[begin RECORD SET]
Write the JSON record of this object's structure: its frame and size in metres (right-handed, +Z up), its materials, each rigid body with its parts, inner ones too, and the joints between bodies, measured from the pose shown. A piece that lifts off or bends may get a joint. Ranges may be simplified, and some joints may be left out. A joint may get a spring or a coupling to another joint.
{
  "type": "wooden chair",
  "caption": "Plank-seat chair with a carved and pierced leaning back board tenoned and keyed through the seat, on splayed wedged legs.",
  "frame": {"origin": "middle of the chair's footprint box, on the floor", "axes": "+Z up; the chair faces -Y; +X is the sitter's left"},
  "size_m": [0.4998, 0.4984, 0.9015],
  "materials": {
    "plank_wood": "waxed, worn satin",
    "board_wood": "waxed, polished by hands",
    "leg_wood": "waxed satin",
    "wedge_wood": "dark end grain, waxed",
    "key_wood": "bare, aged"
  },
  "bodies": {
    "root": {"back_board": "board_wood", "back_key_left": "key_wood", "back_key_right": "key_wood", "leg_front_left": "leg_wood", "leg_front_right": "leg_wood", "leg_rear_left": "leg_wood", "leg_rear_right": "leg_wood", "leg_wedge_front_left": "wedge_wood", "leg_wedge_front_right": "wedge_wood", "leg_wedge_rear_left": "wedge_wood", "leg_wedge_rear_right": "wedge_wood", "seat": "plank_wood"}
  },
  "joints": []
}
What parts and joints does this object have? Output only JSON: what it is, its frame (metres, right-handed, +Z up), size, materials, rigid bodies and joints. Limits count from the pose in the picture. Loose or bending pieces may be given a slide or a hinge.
[end RECORD SET]
— REQUIRED WORK —
Recopy the entries above exactly, with every line included.

— CORRECT OUTPUT —
Write the JSON record of this object's structure: its frame and size in metres (right-handed, +Z up), its materials, each rigid body with its parts, inner ones too, and the joints between bodies, measured from the pose shown. A piece that lifts off or bends may get a joint. Ranges may be simplified, and some joints may be left out. A joint may get a spring or a coupling to another joint.
{
  "type": "wooden chair",
  "caption": "Plank-seat chair with a carved and pierced leaning back board tenoned and keyed through the seat, on splayed wedged legs.",
  "frame": {"origin": "middle of the chair's footprint box, on the floor", "axes": "+Z up; the chair faces -Y; +X is the sitter's left"},
  "size_m": [0.4998, 0.4984, 0.9015],
  "materials": {
    "plank_wood": "waxed, worn satin",
    "board_wood": "waxed, polished by hands",
    "leg_wood": "waxed satin",
    "wedge_wood": "dark end grain, waxed",
    "key_wood": "bare, aged"
  },
  "bodies": {
    "root": {"back_board": "board_wood", "back_key_left": "key_wood", "back_key_right": "key_wood", "leg_front_left": "leg_wood", "leg_front_right": "leg_wood", "leg_rear_left": "leg_wood", "leg_rear_right": "leg_wood", "leg_wedge_front_left": "wedge_wood", "leg_wedge_front_right": "wedge_wood", "leg_wedge_rear_left": "wedge_wood", "leg_wedge_rear_right": "wedge_wood", "seat": "plank_wood"}
  },
  "joints": []
}
What parts and joints does this object have? Output only JSON: what it is, its frame (metres, right-handed, +Z up), size, materials, rigid bodies and joints. Limits count from the pose in the picture. Loose or bending pieces may be given a slide or a hinge.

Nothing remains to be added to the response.